What is the relationship between the torque error and the current sensor ?

The motor drive system comprises a control loop; starting from the innermost, a current control system that controls the current, a speed control system that controls the speed, and a position control system that controls the position. For an application that requires speed control only such as vehicles, the motor drive system comprises speed control system and for an application that requires movements to a target position such as a robot, a configuration involving up to the position control system is required.

Since the current control system is located on the innermost position of the motor control system, it also has a significant impact on the outer control systems. Therefore, high speed and high accuracy design is essential for the current control system.

The current control system controls the torque corresponding to the acceleration. Since the torque is proportional to the amount of current flowing through the motor, adjust the amount of current in proportion to the load applied to the motor.

Figure 5. Motor Drive System Configuration

id and iq are the d-axis current and q-axis current used in vector control, respectively. The currents iu, iv, and iw flowing in each phase can be expressed as follows.

iu = Iusinθα
iv = Iusin(θα - 2π/3)
iw = Iwsinθα + 2π/3)

The following equation describes how the sensitivity error of the current sensor and zero current output voltage error affect the accuracy of the torque (T).

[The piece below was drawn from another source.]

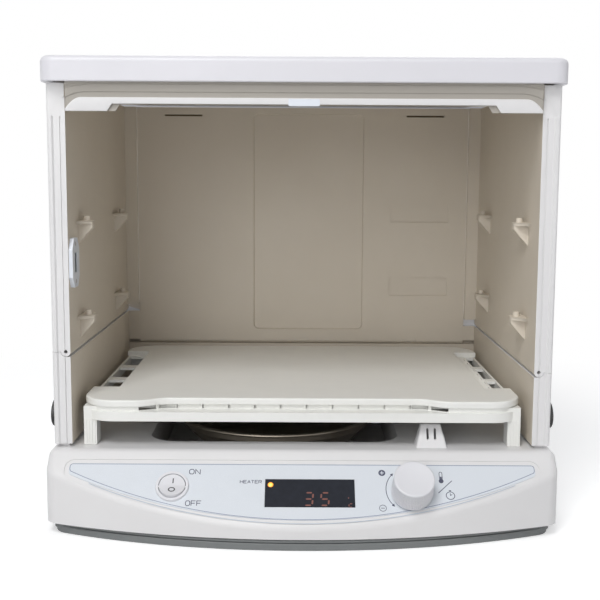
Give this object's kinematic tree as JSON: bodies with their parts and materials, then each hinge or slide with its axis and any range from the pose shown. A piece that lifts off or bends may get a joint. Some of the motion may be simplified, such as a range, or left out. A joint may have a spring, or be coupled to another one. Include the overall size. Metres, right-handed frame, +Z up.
{
  "type": "folding dough proofer",
  "caption": "Folding dough proofer: a heated base with a sloped control panel, slatted tray and water pan, walls that fold down flat, and a lift-off lid.",
  "frame": {"origin": "on the table plane, under the middle of the whole outline seen from above", "axes": "+X to the right along the front, +Y to the back, +Z up"},
  "size_m": [0.434, 0.3704, 0.3984],
  "materials": {
    "shell_white": "satin moulded white plastic",
    "lining_grey": "matt moulded light grey plastic",
    "tray_white": "satin moulded white plastic",
    "skirt_grey": "matt moulded grey plastic",
    "foot_rubber": "soft black rubber",
    "steel": "plain steel",
    "pan_metal": "spun aluminium",
    "pale_plastic": "smooth pale plastic",
    "black_plastic": "moulded black plastic",
    "magnet": "dark sintered magnet",
    "panel_print": "pale blue-white printed film",
    "window_dark": "smoked display window",
    "digit_red": "dark red digit module",
    "lamp_amber": "amber lamp lens",
    "board_green": "circuit board laminate",
    "contact_brass": "plated contact metal"
  },
  "bodies": {
    "base": {"base_shell": "shell_white", "bottom_cover": "skirt_grey", "rubber_feet": "foot_rubber", "bottom_screws": "steel", "left_wall_upstand": "shell_white", "right_wall_upstand": "shell_white", "left_hinge_pin": "steel", "right_hinge_pin": "steel", "back_wall_upstand": "shell_white", "back_hinge_pin": "steel", "water_pan": "pan_metal", "heater_ring": "steel", "heater_clips": "steel", "thermal_cutout": "black_plastic", "sensor_guard": "shell_white", "temperature_sensor": "contact_brass", "left_side_cap": "black_plastic", "right_side_cap": "black_plastic", "panel_overlay": "panel_print", "display_window": "window_dark", "display_digits": "digit_red", "heater_lamp": "lamp_amber", "display_board": "board_green", "display_screws": "steel", "encoder_body": "black_plastic", "encoder_nut": "steel", "switch_housing": "pale_plastic", "rocker_pin": "steel", "switch_terminals": "contact_brass", "control_board": "board_green", "power_transformer": "black_plastic", "heater_relay": "black_plastic", "power_inlet": "black_plastic", "inlet_pins": "contact_brass"},
    "lid": {"lid_cover": "shell_white", "lid_liner": "lining_grey", "front_beam": "lining_grey", "latch_pad": "pale_plastic"},
    "left_wall": {"left_side_wall": "shell_white", "catch_body": "pale_plastic", "catch_magnet": "magnet", "catch_screws": "steel"},
    "right_wall": {"right_side_wall": "shell_white"},
    "rear_wall": {"back_wall": "shell_white"},
    "tray": {"slatted_tray": "tray_white"},
    "knob_rotor": {"encoder_rotor": "black_plastic"},
    "knob": {"encoder_shaft": "steel", "control_knob": "pale_plastic"},
    "rocker": {"power_rocker": "pale_plastic"}
  },
  "joints": [
    {"name": "lid_lift", "type": "slide", "parent": "base", "child": "lid", "axis": [0, 0, 1], "range_m": [0, 0.12]},
    {"name": "tray_pull", "type": "slide", "parent": "base", "child": "tray", "axis": [0, -1, 0], "range_m": [0, 0.3]},
    {"name": "left_wall_fold", "type": "hinge", "parent": "base", "child": "left_wall", "pos_m": [-0.2015, 0, 0.1524], "axis": [0, 1, 0], "range_deg": [0, 90]},
    {"name": "right_wall_fold", "type": "hinge", "parent": "base", "child": "right_wall", "pos_m": [0.2015, 0, 0.1364], "axis": [0, -1, 0], "range_deg": [0, 90]},
    {"name": "back_wall_fold", "type": "hinge", "parent": "base", "child": "rear_wall", "pos_m": [0, 0.17719, 0.1155], "axis": [1, 0, 0], "range_deg": [0, 90]},
    {"name": "knob_turn", "type": "hinge", "parent": "base", "child": "knob_rotor", "pos_m": [0.091, -0.15767, 0.04214], "axis": [0, -0.6756, 0.7373], "continuous": true},
    {"name": "knob_press", "type": "slide", "parent": "knob_rotor", "child": "knob", "axis": [0, 0.6756, -0.7373], "range_m": [0, 0.001], "stiffness_N_per_m": 400, "springref_m": -0.002},
    {"name": "power_switch", "type": "hinge", "parent": "base", "child": "rocker", "pos_m": [-0.108, -0.15435, 0.04518], "axis": [1, 0, 0], "range_deg": [0, 14]}
  ]
}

T = iu(K+1) + iv + iw + ioff + inoise

Iu, iv, iw : Current flowing in each phase, K : Sensitivity error of the current sensor, ioff: zero current voltage error of the current sensor, inoise : Noise of the current sensor

*This tool calculates the magnet torque when d-axis current (id) = 0.

The above equation indicates that the sensitivity error, zero current voltage error, and noise of the current sensor all affect the torque error of the motor.